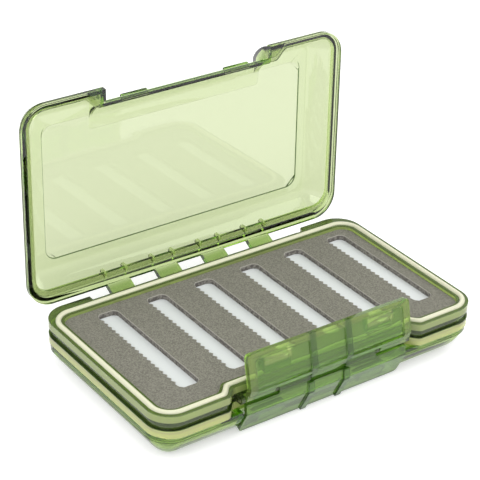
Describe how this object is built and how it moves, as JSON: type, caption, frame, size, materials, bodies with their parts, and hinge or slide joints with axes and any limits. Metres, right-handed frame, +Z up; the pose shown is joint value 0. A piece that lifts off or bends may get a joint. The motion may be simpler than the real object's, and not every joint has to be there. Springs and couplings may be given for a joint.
{
  "type": "fly box",
  "caption": "Flat double-sided fly box: foam with slotted windows on both faces of a tray, a gasketed hinged lid over each face and snap latches at the front.",
  "frame": {"origin": "centre of the face the box rests on, under the middle of the tray", "axes": "+X along the length, +Y from the latches to the hinge, +Z up"},
  "size_m": [0.186, 0.1359, 0.1302],
  "materials": {
    "tray_plastic": "smooth tinted translucent moulding",
    "lid_plastic": "smooth clear green moulding with frosted inner panel",
    "latch_plastic": "smooth tinted translucent moulding",
    "gasket_rubber": "soft pale silicone",
    "foam": "closed-cell foam, fine speckle",
    "backing": "smooth white sheet",
    "pin_steel": "drawn wire"
  },
  "bodies": {
    "tray": {"tray_frame": "tray_plastic", "upper_gasket": "gasket_rubber", "lower_gasket": "gasket_rubber", "upper_foam_insert": "foam", "lower_foam_insert": "foam", "upper_backing_sheet": "backing", "lower_backing_sheet": "backing", "hinge_pin": "pin_steel", "latch_pin": "pin_steel"},
    "top_lid": {"top_lid": "lid_plastic"},
    "bottom_lid": {"bottom_lid": "lid_plastic"},
    "upper_latch": {"upper_latch": "latch_plastic"},
    "lower_latch": {"lower_latch": "latch_plastic"}
  },
  "joints": [
    {"name": "top_lid_hinge", "type": "hinge", "parent": "tray", "child": "top_lid", "pos_m": [0, 0.0563, 0.0212], "axis": [1, 0, 0], "range_deg": [0, 91]},
    {"name": "bottom_lid_hinge", "type": "hinge", "parent": "tray", "child": "bottom_lid", "pos_m": [0, 0.0563, 0.0212], "axis": [1, 0, 0], "range_deg": [0, 91]},
    {"name": "upper_latch_hinge", "type": "hinge", "parent": "tray", "child": "upper_latch", "pos_m": [0, -0.0512, 0.0212], "axis": [1, 0, 0], "range_deg": [-17, 35]},
    {"name": "lower_latch_hinge", "type": "hinge", "parent": "tray", "child": "lower_latch", "pos_m": [0, -0.0512, 0.0212], "axis": [1, 0, 0], "range_deg": [-38.5, 3.5]}
  ]
}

───

Reproduce every line of the data verbatim.

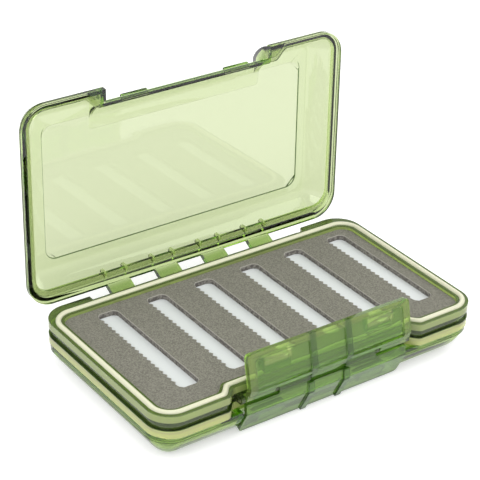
Describe how this object is built and how it moves, as JSON: type, caption, frame, size, materials, bodies with their parts, and hinge or slide joints with axes and any limits. Metres, right-handed frame, +Z up; the pose shown is joint value 0. A piece that lifts off or bends may get a joint. The motion may be simpler than the real object's, and not every joint has to be there. Springs and couplings may be given for a joint.
{
  "type": "fly box",
  "caption": "Flat double-sided fly box: foam with slotted windows on both faces of a tray, a gasketed hinged lid over each face and snap latches at the front.",
  "frame": {"origin": "centre of the face the box rests on, under the middle of the tray", "axes": "+X along the length, +Y from the latches to the hinge, +Z up"},
  "size_m": [0.186, 0.1359, 0.1302],
  "materials": {
    "tray_plastic": "smooth tinted translucent moulding",
    "lid_plastic": "smooth clear green moulding with frosted inner panel",
    "latch_plastic": "smooth tinted translucent moulding",
    "gasket_rubber": "soft pale silicone",
    "foam": "closed-cell foam, fine speckle",
    "backing": "smooth white sheet",
    "pin_steel": "drawn wire"
  },
  "bodies": {
    "tray": {"tray_frame": "tray_plastic", "upper_gasket": "gasket_rubber", "lower_gasket": "gasket_rubber", "upper_foam_insert": "foam", "lower_foam_insert": "foam", "upper_backing_sheet": "backing", "lower_backing_sheet": "backing", "hinge_pin": "pin_steel", "latch_pin": "pin_steel"},
    "top_lid": {"top_lid": "lid_plastic"},
    "bottom_lid": {"bottom_lid": "lid_plastic"},
    "upper_latch": {"upper_latch": "latch_plastic"},
    "lower_latch": {"lower_latch": "latch_plastic"}
  },
  "joints": [
    {"name": "top_lid_hinge", "type": "hinge", "parent": "tray", "child": "top_lid", "pos_m": [0, 0.0563, 0.0212], "axis": [1, 0, 0], "range_deg": [0, 91]},
    {"name": "bottom_lid_hinge", "type": "hinge", "parent": "tray", "child": "bottom_lid", "pos_m": [0, 0.0563, 0.0212], "axis": [1, 0, 0], "range_deg": [0, 91]},
    {"name": "upper_latch_hinge", "type": "hinge", "parent": "tray", "child": "upper_latch", "pos_m": [0, -0.0512, 0.0212], "axis": [1, 0, 0], "range_deg": [-17, 35]},
    {"name": "lower_latch_hinge", "type": "hinge", "parent": "tray", "child": "lower_latch", "pos_m": [0, -0.0512, 0.0212], "axis": [1, 0, 0], "range_deg": [-38.5, 3.5]}
  ]
}